John Choma

No. 60, 78
- Position: Offensive linemen

Personal information
- Born: February 9, 1955 (age 71) Cleveland, Ohio, U.S.
- Listed height: 6 ft 5 in (1.96 m)
- Listed weight: 261 lb (118 kg)

Career information
- High school: Normandy (Parma, Ohio)
- College: Virginia
- NFL draft: 1978: 5th round, 135th overall pick

Career history
- San Diego Chargers (1978); Kansas City Chiefs (1979); San Francisco 49ers (1981–1983);

Awards and highlights
- Super Bowl champion (XVI);

Career NFL statistics
- Games played: 27
- Stats at Pro Football Reference

= John Choma (American football) =

American football player (born 1955)

John Gregory Choma (born February 9, 1955) is an American former professional football player who was an offensive linemen for three seasons with the San Francisco 49ers of the National Football League (NFL).
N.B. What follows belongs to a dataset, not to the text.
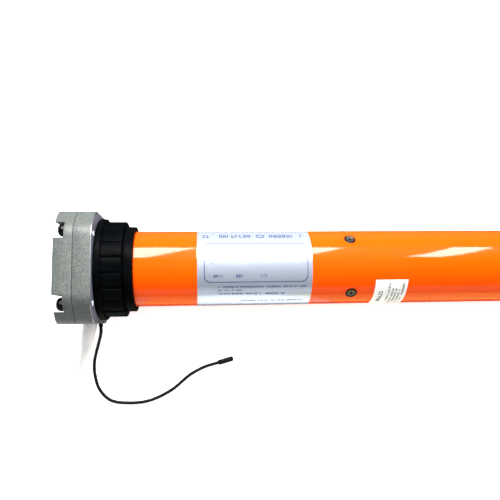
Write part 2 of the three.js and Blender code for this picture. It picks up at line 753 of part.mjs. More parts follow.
const TIP_R = 1.6;
function antennaTip() {
  const before = placed(antennaRoute.at(-2));
  const end = placed(antennaRoute.at(-1));
  const way = end.clone().sub(before).setZ(0).normalize();
  const start = end.clone().addScaledVector(way, GAP).setZ(TIP_R + 0.1);
  return bar([...start], [...start.clone().addScaledVector(way, 9.5)], TIP_R, 12);
}
add("antenna_tip", antennaTip(), blackRubber, object);

const [coilStation, coilY] = COIL_AT;
const COIL_TOP = 2 * COIL_HALF;
const coil = add(
  "power_cable_coil",
  ring(COIL_TURNS_R + COIL_HALF, COIL_TURNS_R - COIL_HALF, [0.05, COIL_TOP], 32),
  whiteRubber,
  object,
);
coil.position.set(coilStation - LENGTH / 2, coilY, 0);

// The cable's free end lies on the coil: a stub of sheath, and three cores that fan out of it.
function cableTail() {
  const level = COIL_TOP + CABLE_R + GAP;
  const stub = bar([-26, 0, level], [0, 0, level], CABLE_R, 12);
  const cores = [-1, 0, 1].map((side) =>
    bar([-1, side * 1.4, level], [30, side * 7, COIL_TOP + 1.6], 1.2, 8),
  );
  return join(stub, ...cores);
}
const tail = add("cable_tail", cableTail(), whiteRubber, object);
tail.position.set(coilStation - LENGTH / 2, coilY + COIL_TURNS_R, 0);

export default object;
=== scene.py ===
import json
import math
import random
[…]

He was selected by the San Diego Chargers in the fifth round of the 1978 NFL draft. He played college football for the Virginia Cavaliers. He was a member of the 49ers team that won Super Bowl XVI.

==Early life and college==
John Gregory Choma was born on February 9, 1955, in Cleveland, Ohio. He attended Normandy High School in Parma, Ohio.

He played college football for the Virginia Cavaliers from 1974 to 1977 and was a three-year letterman from 1975 to 1977.

==Professional career==
Choma was selected by the San Diego Chargers in the fifth round, with the 135th overall pick, of the 1978 NFL draft. On August 28, 1978, he was placed on injured reserve and spent the entire 1978 season there. He was released on August 27, 1979.

Choma signed with the Kansas City Chiefs on December 12, 1979, but did not appear in any games during the 1979 season. He was released on August 19, 1980.

Choma was signed by the San Francisco 49ers on February 24, 1981. He played in 14 games during the 1981 season. He also played in three postseason games that season, including the victory over the Cincinnati Bengals in Super Bowl XVI. He appeared in seven games in 1982. Choma was released by the 49ers on August 23, 1983,
but later re-signed. He played in six games in 1983.